While Mainers were braving the cold of subzero wind chills, Hampden’s Jeff Bouchard spent Tuesday afternoon celebrating Tampa Bay’s Super Bowl win – in Tampa.
Bouchard, who will turn 18 in two weeks, is spending his high school senior year at a Florida school that specializes in tennis and golf training.
Bouchard attends Saddlebrook Preparatory School in Wesley Chapel, Fla., which is approximately 20 minutes north of Tampa.
The school was long known as a tennis training ground. Nine years ago it opened the Arnold Palmer Golf Academy.
Bouchard said climate was part of his decision to head south.
“I’m spending my entire senior year here. I knew that as far as golf was concerned, the North wasn’t the best place to get better because of the weather. Even the summer season only lasts about three months,” he said.
His normal routine is to attend classes from 7:30 a.m. to noon. He said students spend their afternoons working on their golf game. He plays 18 holes of golf on Mondays and Fridays while the remainder of the week is spent at the driving range or working on chipping, putting, and other aspects of the game.
Bouchard also spends time working out in the fitness center where he runs and lifts weights.
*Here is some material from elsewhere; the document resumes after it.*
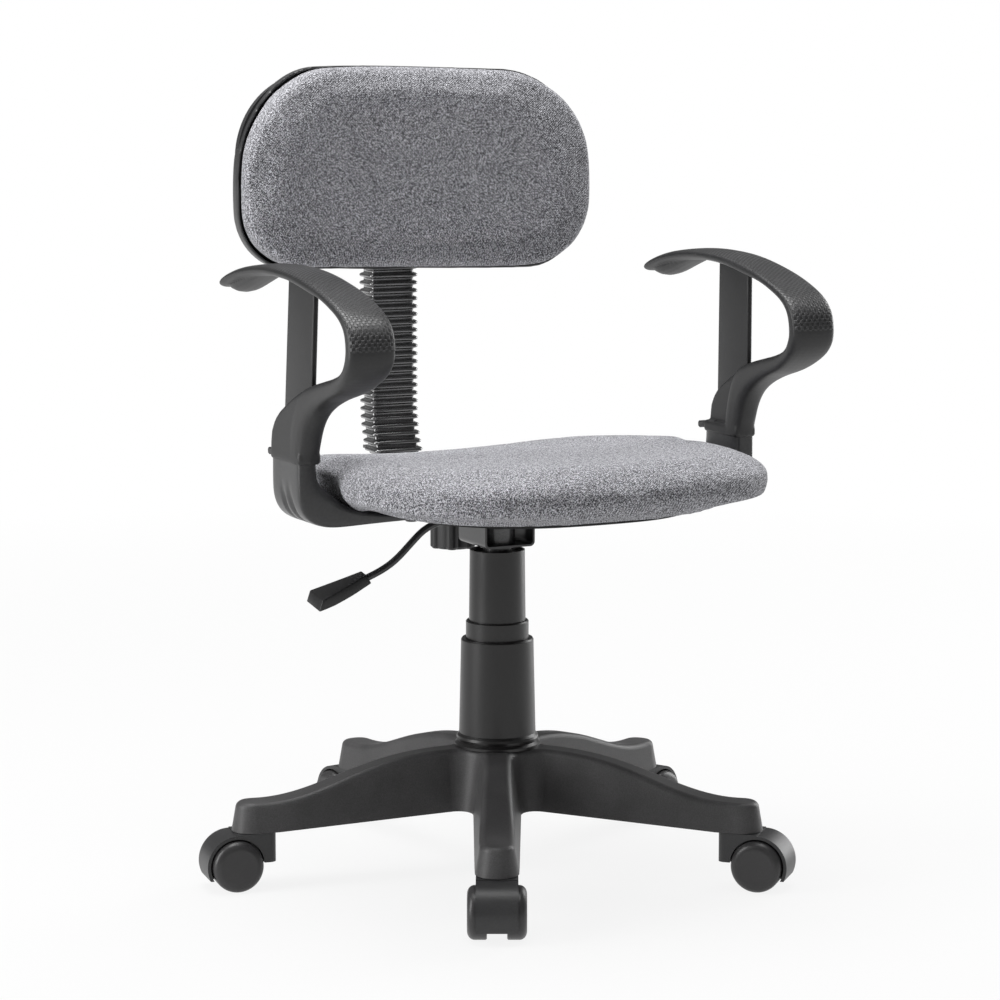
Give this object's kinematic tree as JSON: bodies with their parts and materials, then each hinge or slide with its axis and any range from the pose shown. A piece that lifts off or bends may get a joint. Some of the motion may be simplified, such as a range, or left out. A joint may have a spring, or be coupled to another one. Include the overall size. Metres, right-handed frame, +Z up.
{
  "type": "task chair",
  "caption": "Height-adjustable swivel task chair: tweed seat and low backrest, loop armrests, bellows-covered back bar, gas lift, star base on twin-wheel casters.",
  "frame": {"origin": "on the floor, on the axis of the column", "axes": "+Z up; the sitter faces -Y; +X is the sitter's left"},
  "size_m": [0.5721, 0.5852, 0.787],
  "materials": {
    "tweed": "woven grey and black tweed",
    "black_nylon": "fine moulded grain",
    "wheel_nylon": "satin",
    "cover_plastic": "satin",
    "arm_plastic": "satin with a fine grained pad",
    "knob_plastic": "satin",
    "bush_plastic": "natural",
    "bellows_rubber": "gloss",
    "buffer_rubber": "matt",
    "black_steel": "satin black powder coat",
    "black_screw": "black oxide",
    "bright_steel": "ground",
    "plywood": "raw veneer, sealed in the cover"
  },
  "bodies": {
    "base": {"base_star": "black_nylon", "column_tube": "black_steel", "guide_bush": "bush_plastic", "cover_lower": "cover_plastic"},
    "caster_1": {"caster_1_hood": "black_nylon", "caster_1_stem": "bright_steel", "caster_1_axle": "bright_steel"},
    "caster_2": {"caster_2_hood": "black_nylon", "caster_2_stem": "bright_steel", "caster_2_axle": "bright_steel"},
    "caster_3": {"caster_3_hood": "black_nylon", "caster_3_stem": "bright_steel", "caster_3_axle": "bright_steel"},
    "caster_4": {"caster_4_hood": "black_nylon", "caster_4_stem": "bright_steel", "caster_4_axle": "bright_steel"},
    "caster_5": {"caster_5_hood": "black_nylon", "caster_5_stem": "bright_steel", "caster_5_axle": "bright_steel"},
    "caster_1_wheel_left": {"caster_1_wheel_left": "wheel_nylon"},
    "caster_1_wheel_right": {"caster_1_wheel_right": "wheel_nylon"},
    "caster_2_wheel_left": {"caster_2_wheel_left": "wheel_nylon"},
    "caster_2_wheel_right": {"caster_2_wheel_right": "wheel_nylon"},
    "caster_3_wheel_left": {"caster_3_wheel_left": "wheel_nylon"},
    "caster_3_wheel_right": {"caster_3_wheel_right": "wheel_nylon"},
    "caster_4_wheel_left": {"caster_4_wheel_left": "wheel_nylon"},
    "caster_4_wheel_right": {"caster_4_wheel_right": "wheel_nylon"},
    "caster_5_wheel_left": {"caster_5_wheel_left": "wheel_nylon"},
    "caster_5_wheel_right": {"caster_5_wheel_right": "wheel_nylon"},
    "lift_rod": {"piston_rod": "bright_steel", "thrust_bearing": "bright_steel", "rod_clip": "bright_steel", "rod_buffer": "buffer_rubber"},
    "cover_middle": {"cover_middle": "cover_plastic"},
    "seat": {"gas_cylinder": "black_steel", "cover_upper": "cover_plastic", "seat_mechanism": "black_steel", "taper_sleeve": "bright_steel", "seat_bolts": "black_screw", "seat_board": "plywood", "seat_cushion": "tweed", "arm_bracket_left": "black_steel", "arm_bracket_right": "black_steel", "arm_bolts": "black_screw"},
    "release_button": {"release_button": "bright_steel"},
    "lever": {"lever_rod": "black_steel", "lever_handle": "knob_plastic"},
    "depth_knob": {"depth_knob": "knob_plastic"},
    "back_slide": {"back_bar": "black_steel", "bellows": "bellows_rubber"},
    "backrest": {"back_bracket": "black_nylon", "back_shell": "black_nylon", "back_panel": "plywood", "back_cushion": "tweed", "back_screws": "black_screw"},
    "height_knob": {"height_knob": "knob_plastic"},
    "arm_left": {"arm_loop_left": "arm_plastic"},
    "arm_right": {"arm_loop_right": "arm_plastic"},
    "latch_left": {"arm_latch_left": "arm_plastic"},
    "latch_right": {"arm_latch_right": "arm_plastic"}
  },
  "joints": [
    {"name": "caster_1_swivel", "type": "hinge", "parent": "base", "child": "caster_1", "pos_m": [-0.11119, -0.22302, 0.0557], "axis": [0, 0, 1], "continuous": true},
    {"name": "caster_2_swivel", "type": "hinge", "parent": "base", "child": "caster_2", "pos_m": [0.17774, -0.17467, 0.0557], "axis": [0, 0, 1], "continuous": true},
    {"name": "caster_3_swivel", "type": "hinge", "parent": "base", "child": "caster_3", "pos_m": [0.22104, 0.11507, 0.0557], "axis": [0, 0, 1], "continuous": true},
    {"name": "caster_4_swivel", "type": "hinge", "parent": "base", "child": "caster_4", "pos_m": [-0.04113, 0.24578, 0.0557], "axis": [0, 0, 1], "continuous": true},
    {"name": "caster_5_swivel", "type": "hinge", "parent": "base", "child": "caster_5", "pos_m": [-0.24646, 0.03683, 0.0557], "axis": [0, 0, 1], "continuous": true},
    {"name": "caster_1_roll_left", "type": "hinge", "parent": "caster_1", "child": "caster_1_wheel_left", "pos_m": [-0.11994, -0.24056, 0.025], "axis": [0.8949, -0.4462, 0], "continuous": true},
    {"name": "caster_1_roll_right", "type": "hinge", "parent": "caster_1", "child": "caster_1_wheel_right", "pos_m": [-0.11994, -0.24056, 0.025], "axis": [0.8949, -0.4462, 0], "continuous": true},
    {"name": "caster_2_roll_left", "type": "hinge", "parent": "caster_2", "child": "caster_2_wheel_left", "pos_m": [0.19172, -0.1884, 0.025], "axis": [0.7009, 0.7133, 0], "continuous": true},
    {"name": "caster_2_roll_right", "type": "hinge", "parent": "caster_2", "child": "caster_2_wheel_right", "pos_m": [0.19172, -0.1884, 0.025], "axis": [0.7009, 0.7133, 0], "continuous": true},
    {"name": "caster_3_roll_left", "type": "hinge", "parent": "caster_3", "child": "caster_3_wheel_left", "pos_m": [0.23843, 0.12412, 0.025], "axis": [-0.4617, 0.887, 0], "continuous": true},
    {"name": "caster_3_roll_right", "type": "hinge", "parent": "caster_3", "child": "caster_3_wheel_right", "pos_m": [0.23843, 0.12412, 0.025], "axis": [-0.4617, 0.887, 0], "continuous": true},
    {"name": "caster_4_roll_left", "type": "hinge", "parent": "caster_4", "child": "caster_4_wheel_left", "pos_m": [-0.04437, 0.26511, 0.025], "axis": [-0.9863, -0.165, 0], "continuous": true},
    {"name": "caster_4_roll_right", "type": "hinge", "parent": "caster_4", "child": "caster_4_wheel_right", "pos_m": [-0.04437, 0.26511, 0.025], "axis": [-0.9863, -0.165, 0], "continuous": true},
    {"name": "caster_5_roll_left", "type": "hinge", "parent": "caster_5", "child": "caster_5_wheel_left", "pos_m": [-0.26585, 0.03973, 0.025], "axis": [-0.1478, -0.989, 0], "continuous": true},
    {"name": "caster_5_roll_right", "type": "hinge", "parent": "caster_5", "child": "caster_5_wheel_right", "pos_m": [-0.26585, 0.03973, 0.025], "axis": [-0.1478, -0.989, 0], "continuous": true},
    {"name": "seat_swivel", "type": "hinge", "parent": "base", "child": "lift_rod", "pos_m": [0, 0, 0.068], "axis": [0, 0, 1], "continuous": true},
    {"name": "seat_lift", "type": "slide", "parent": "lift_rod", "child": "seat", "axis": [0, 0, 1], "range_m": [-0.05, 0.05]},
    {"name": "cover_follow", "type": "slide", "parent": "base", "child": "cover_middle", "axis": [0, 0, 1], "range_m": [-0.025, 0.025]},
    {"name": "lever_pivot", "type": "hinge", "parent": "seat", "child": "lever", "pos_m": [-0.02, 0, 0.3521], "axis": [0, 1, 0], "range_deg": [0, 7]},
    {"name": "button_press", "type": "slide", "parent": "seat", "child": "release_button", "axis": [0, 0, -1], "range_m": [0, 0.003]},
    {"name": "depth_clamp", "type": "hinge", "parent": "seat", "child": "depth_knob", "pos_m": [0, 0.099, 0.307], "axis": [0, 0, 1], "range_deg": [-180, 180]},
    {"name": "back_depth", "type": "slide", "parent": "seat", "child": "back_slide", "axis": [0, 1, 0], "range_m": [-0.02, 0.03]},
    {"name": "back_height", "type": "slide", "parent": "back_slide", "child": "backrest", "axis": [0, 0, 1], "range_m": [-0.03, 0.035], "deforming": ["bellows"]},
    {"name": "height_clamp", "type": "hinge", "parent": "backrest", "child": "height_knob", "pos_m": [0, 0.2683, 0.645], "axis": [0, 1, 0], "range_deg": [-180, 180]},
    {"name": "arm_height_left", "type": "slide", "parent": "seat", "child": "arm_left", "axis": [0, 0, 1], "range_m": [0, 0.05]},
    {"name": "arm_height_right", "type": "slide", "parent": "seat", "child": "arm_right", "axis": [0, 0, 1], "range_m": [0, 0.05]},
    {"name": "arm_latch_press_left", "type": "slide", "parent": "arm_left", "child": "latch_left", "axis": [0, -1, 0], "range_m": [0, 0.003], "stiffness_N_per_m": 600, "springref_m": -0.001},
    {"name": "arm_latch_press_right", "type": "slide", "parent": "arm_right", "child": "latch_right", "axis": [0, -1, 0], "range_m": [0, 0.003], "stiffness_N_per_m": 600, "springref_m": -0.001}
  ],
  "couplings": [
    {"joint": "cover_follow", "follows": "seat_lift", "ratio": 0.5},
    {"joint": "button_press", "follows": "lever_pivot", "m_per_rad": 0.02}
  ]
}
A sports psychologist works with the students on the mental aspect of the game.
“Coming down here I knew that I’d get the mental preparation as well as physical preparation for golf,” Bouchard said.
He lives in a suite with five other students. They have all the comforts of home and, despite the intensely competitive nature of the school, he said the students get along.
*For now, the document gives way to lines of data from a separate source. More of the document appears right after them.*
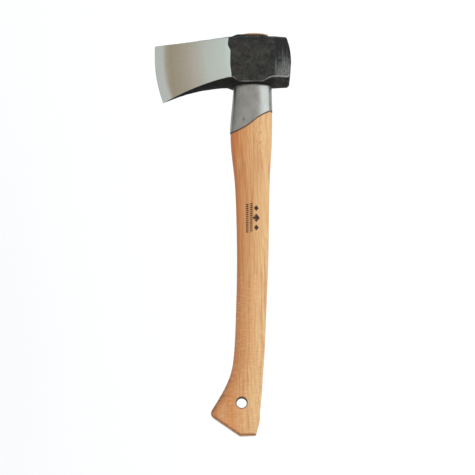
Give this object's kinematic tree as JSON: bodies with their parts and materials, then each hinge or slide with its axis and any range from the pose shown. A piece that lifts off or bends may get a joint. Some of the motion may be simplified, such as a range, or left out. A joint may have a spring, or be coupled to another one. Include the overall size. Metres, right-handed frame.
{
  "type": "splitting hatchet",
  "caption": "Forged splitting hatchet: wedge blade and square hammer poll on a curved wooden handle with a steel collar and a hang hole.",
  "frame": {"origin": "middle of the hang hole, on the hatchet's plane of symmetry", "axes": "+X from the cutting edge to the poll, +Y up the handle to the head, +Z out of the side that faces up when it lies down"},
  "size_m": [0.1695, 0.4967, 0.042],
  "materials": {
    "forged_steel": "forge scale, ground bright on the blade",
    "hickory": "oiled, fine long grain",
    "sheet_steel": "satin",
    "wedge_wood": "dry end grain",
    "staple_steel": "plain"
  },
  "bodies": {
    "root": {"axe_head": "forged_steel", "handle": "hickory", "collar": "sheet_steel", "wood_wedge": "wedge_wood", "wedge_staple": "staple_steel"}
  },
  "joints": []
}
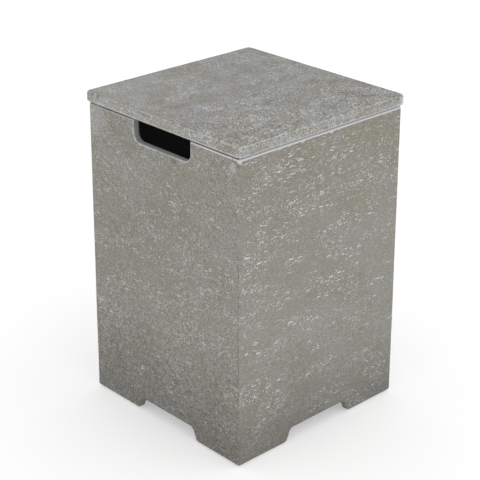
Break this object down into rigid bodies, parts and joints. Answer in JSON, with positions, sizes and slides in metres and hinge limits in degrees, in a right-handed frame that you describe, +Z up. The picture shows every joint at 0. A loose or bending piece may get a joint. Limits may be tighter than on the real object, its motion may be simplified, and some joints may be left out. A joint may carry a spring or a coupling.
{
  "type": "propane tank cover table",
  "caption": "Square hollow concrete cover for a gas cylinder, with handholds, corner feet and a loose slab on top that serves as a side table.",
  "frame": {"origin": "on the ground, in the middle of the plan", "axes": "+Z up; +X to the right and -X to the left, the two walls with handholds; -Y to the front"},
  "size_m": [0.4, 0.4, 0.598],
  "materials": {
    "cast_concrete": "matt, mottled, glass-fibre concrete with pale marks",
    "black_rubber": "matt",
    "zinc_steel": "zinc plated",
    "brass": "dull"
  },
  "bodies": {
    "body": {"body_shell": "cast_concrete", "foot_pad_front_left": "black_rubber", "foot_pad_front_right": "black_rubber", "foot_pad_back_right": "black_rubber", "foot_pad_back_left": "black_rubber"},
    "lid": {"lid_slab": "cast_concrete", "lid_pad_front_left": "black_rubber", "lid_pad_front_right": "black_rubber", "lid_pad_back_right": "black_rubber", "lid_pad_back_left": "black_rubber", "lid_locator_front_left": "black_rubber", "lid_locator_front_right": "black_rubber", "lid_locator_back_right": "black_rubber", "lid_locator_back_left": "black_rubber", "locator_screw_front_left": "zinc_steel", "locator_screw_front_right": "zinc_steel", "locator_screw_back_right": "zinc_steel", "locator_screw_back_left": "zinc_steel", "lid_insert_front_left": "brass", "lid_insert_front_right": "brass", "lid_insert_back_right": "brass", "lid_insert_back_left": "brass"}
  },
  "joints": [
    {"name": "lid_lift", "type": "slide", "parent": "body", "child": "lid", "axis": [0, 0, 1], "range_m": [0, 0.3]}
  ]
}
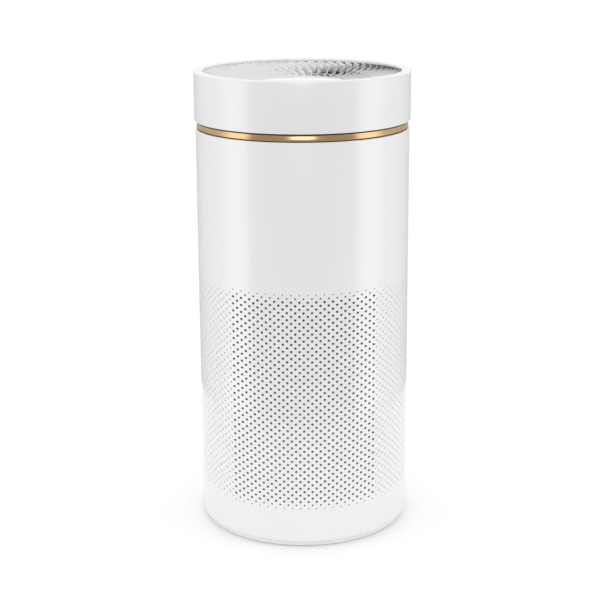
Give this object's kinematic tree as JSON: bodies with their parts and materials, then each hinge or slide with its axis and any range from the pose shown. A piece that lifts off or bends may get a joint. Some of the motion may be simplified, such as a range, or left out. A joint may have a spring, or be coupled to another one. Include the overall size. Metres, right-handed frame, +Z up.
{
  "type": "air purifier",
  "caption": "Tall round tower air purifier: perforated casing, gold accent ring, and a louvred outlet on top round a glossy control disc.",
  "frame": {"origin": "centre of the round footprint, on the floor", "axes": "+Z up along the axis of the tower, -Y towards the front, +X to the right seen from the front"},
  "size_m": [0.214, 0.214, 0.461],
  "materials": {
    "shell_white": "smooth gloss moulding, fine surface",
    "inner_plastic": "matt moulding",
    "dark_plastic": "matt black moulding",
    "accent_gold": "brushed gold tone",
    "panel_gloss": "polished white",
    "light_guide": "milky translucent",
    "circuit_board": "solder mask green",
    "steel": "plated",
    "motor_metal": "satin",
    "copper_winding": "enamelled",
    "magnet": "coated",
    "rubber": "matt",
    "foam": "open-cell foam",
    "prefilter_fabric": "fine dark mesh",
    "filter_paper": "pleated paper",
    "carbon": "granular",
    "lead_jacket": "smooth",
    "plunger_red": "satin"
  },
  "bodies": {
    "housing": {"outer_casing": "shell_white", "joining_ring": "dark_plastic", "joining_screws": "steel", "accent_ring": "accent_gold", "head_ring": "shell_white", "outlet_grille": "shell_white", "touch_panel": "panel_gloss", "light_guide": "light_guide", "control_board": "circuit_board", "control_board_screws": "steel", "filter_deck": "inner_plastic", "deck_screws": "steel", "inlet_guard": "dark_plastic", "fan_duct": "dark_plastic", "duct_screws": "steel", "guide_vanes": "dark_plastic", "motor_case": "motor_metal", "motor_end_cap": "motor_metal", "motor_stator": "copper_winding", "motor_pad": "rubber", "motor_screws": "steel", "lower_bearing": "steel", "upper_bearing": "steel", "prefilter": "prefilter_fabric", "filter_media": "filter_paper", "carbon_layer": "carbon", "filter_top_cap": "dark_plastic", "filter_bottom_cap": "dark_plastic", "filter_gasket": "foam", "power_inlet": "dark_plastic", "inlet_pins": "steel", "power_board": "circuit_board", "board_bracket": "inner_plastic", "board_screws": "steel", "mains_lead": "lead_jacket", "motor_lead": "lead_jacket", "panel_lead": "lead_jacket", "switch_lead": "lead_jacket", "interlock_switch": "dark_plastic", "switch_bracket": "inner_plastic"},
    "impeller": {"impeller": "dark_plastic", "impeller_nut": "steel", "motor_shaft": "steel", "motor_rotor": "magnet"},
    "interlock": {"interlock_plunger": "plunger_red"},
    "base": {"base_cover": "shell_white", "rubber_feet": "rubber"}
  },
  "joints": [
    {"name": "impeller_spin", "type": "hinge", "parent": "housing", "child": "impeller", "pos_m": [0, 0, 0.3], "axis": [0, 0, 1], "continuous": true},
    {"name": "base_twist", "type": "hinge", "parent": "housing", "child": "base", "pos_m": [0, 0, 0.0066], "axis": [0, 0, -1], "range_deg": [0, 20]},
    {"name": "interlock_slide", "type": "slide", "parent": "housing", "child": "interlock", "axis": [0, 0, -1], "range_m": [0, 0.0016]}
  ],
  "couplings": [
    {"joint": "interlock_slide", "follows": "base_twist", "m_per_rad": 0.0042972}
  ]
}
“We live together. We spend the day together. So we’ve become pretty good friends. On the course we have our game faces on, but we stay pretty good friends,” Bouchard said.
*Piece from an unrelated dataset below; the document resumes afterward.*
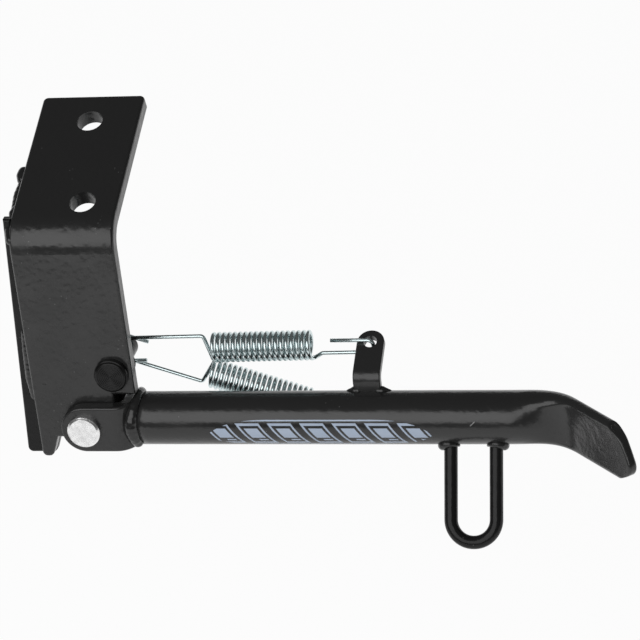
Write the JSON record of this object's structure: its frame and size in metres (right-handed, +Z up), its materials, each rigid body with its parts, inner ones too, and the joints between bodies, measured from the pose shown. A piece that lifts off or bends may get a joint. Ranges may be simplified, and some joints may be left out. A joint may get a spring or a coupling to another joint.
{
  "type": "kickstand",
  "caption": "Motorcycle side stand: bent bolt-on bracket, folding tube leg with a flattened foot and kick loop, and return springs.",
  "frame": {"origin": "middle of the mounting face, halfway between its two bolt holes along the bar", "axes": "+Z up out of the mounting face into the vehicle's frame, +X along the folded leg towards the rear, +Y towards the middle of the vehicle"},
  "size_m": [0.2386, 0.1335, 0.1075],
  "materials": {
    "bracket_paint": "semi-gloss black powder coat with fine orange peel",
    "leg_paint": "smooth semi-gloss black paint",
    "spring_wire": "bright zinc plate with a bluish cast",
    "pin_steel": "bright zinc plate",
    "post_steel": "turned and blackened",
    "bush_bronze": "plain sintered bronze"
  },
  "bodies": {
    "bracket": {"bracket_plate": "bracket_paint", "backing_plate": "bracket_paint", "flange_weld": "bracket_paint", "side_weld": "bracket_paint", "pivot_bush": "bush_bronze", "spring_post": "post_steel", "post_weld": "bracket_paint"},
    "leg": {"clevis": "leg_paint", "pivot_pin": "pin_steel", "leg_tube": "leg_paint", "clevis_weld": "leg_paint", "kick_loop": "leg_paint", "kick_loop_weld_near": "leg_paint", "kick_loop_weld_far": "leg_paint", "upper_ear": "leg_paint", "upper_ear_welds": "leg_paint", "lower_ear": "leg_paint", "lower_ear_welds": "leg_paint"},
    "upper_spring": {"upper_spring_coil": "spring_wire"},
    "upper_spring_end": {"upper_spring_hook": "spring_wire"},
    "lower_spring": {"lower_spring_coil": "spring_wire"},
    "lower_spring_end": {"lower_spring_hook": "spring_wire"}
  },
  "joints": [
    {"name": "leg_fold", "type": "hinge", "parent": "bracket", "child": "leg", "pos_m": [0, -0.06132, -0.07564], "axis": [0, 0.9252, -0.3795], "range_deg": [0, 110], "stiffness_Nm_per_rad": 0.8, "springref_deg": -137.51},
    {"name": "upper_spring_swing", "type": "hinge", "parent": "bracket", "child": "upper_spring", "pos_m": [0.0123, -0.0391, -0.06205], "axis": [0, 0.9252, -0.3795], "range_deg": [0, 103.2]},
    {"name": "upper_spring_stretch", "type": "slide", "parent": "upper_spring", "child": "upper_spring_end", "axis": [0.9998, 0.0068, 0.0166], "range_m": [0, 0.0377], "deforming": ["upper_spring_coil", "upper_spring_hook"]},
    {"name": "lower_spring_swing", "type": "hinge", "parent": "bracket", "child": "lower_spring", "pos_m": [0.0123, -0.03725, -0.06281], "axis": [0, 0.9252, -0.3795], "range_deg": [0, 97.5]},
    {"name": "lower_spring_stretch", "type": "slide", "parent": "lower_spring", "child": "lower_spring_end", "axis": [0.9435, -0.1257, -0.3066], "range_m": [0, 0.0319], "deforming": ["lower_spring_coil", "lower_spring_hook"]}
  ],
  "couplings": [
    {"joint": "upper_spring_swing", "follows": "leg_fold", "ratio": 0.93706},
    {"joint": "upper_spring_stretch", "follows": "leg_fold", "m_per_rad": 0.019532},
    {"joint": "lower_spring_swing", "follows": "leg_fold", "ratio": 0.88533},
    {"joint": "lower_spring_stretch", "follows": "leg_fold", "m_per_rad": 0.016535}
  ]
}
Bouchard has won the Paul Bunyan Amateur Junior Golf Tournament and was part of a Maine junior team that won the New England Junior Invitational at Agawam Hunt Club in Rumford, R.I., in August.
He plans to return to Maine this summer and play in the Maine Amateur, the Greater Bangor Open, and the Paul Bunyan Amateur.
He will attend Methodist College in Fayetteville, N.C., next fall. He hopes to play on the golf team and will enter its PGA’s Golf Professional Training Program.
“I’d like to someday run a golf course. Someplace warm, I hope,” he added with a laugh.
Parenteau nominated for award
The honors and awards continue to roll in for Belfast running back Jeff Parenteau. The senior has been named a Red Zone Player of the Year.
Parenteau was one of 450 football players selected nationally and the only player from Maine picked as a finalist for the award. The field will be whittled to down to a final 50 players early in February. Old Spice sponsors the program and will purchase a full-page ad in USA Today to announce the 50 winners.
Players are nominated by their coaches. Nominations are based upon a player’s accomplishments in the “red zone” [inside the opponent’s 20-yard line], extra effort, leadership, statistics, and honors and achievements.
“I really don’t know much about it,” Parenteau said. “I’m honored.”
Parenteau carried the ball 225 times during the 2002 football season, picking up 1,768 yards and scoring 25 touchdowns. During his three years as a starter for the Lions, Parenteau rushed for more than 5,000 yards and 70 touchdowns.
Parenteau was one of three finalists for the Fitzpatrick Trophy. The trophy is awarded annually to Maine’s top high school senior football player.
Portland running back Carl Frye received the award on Jan. 16.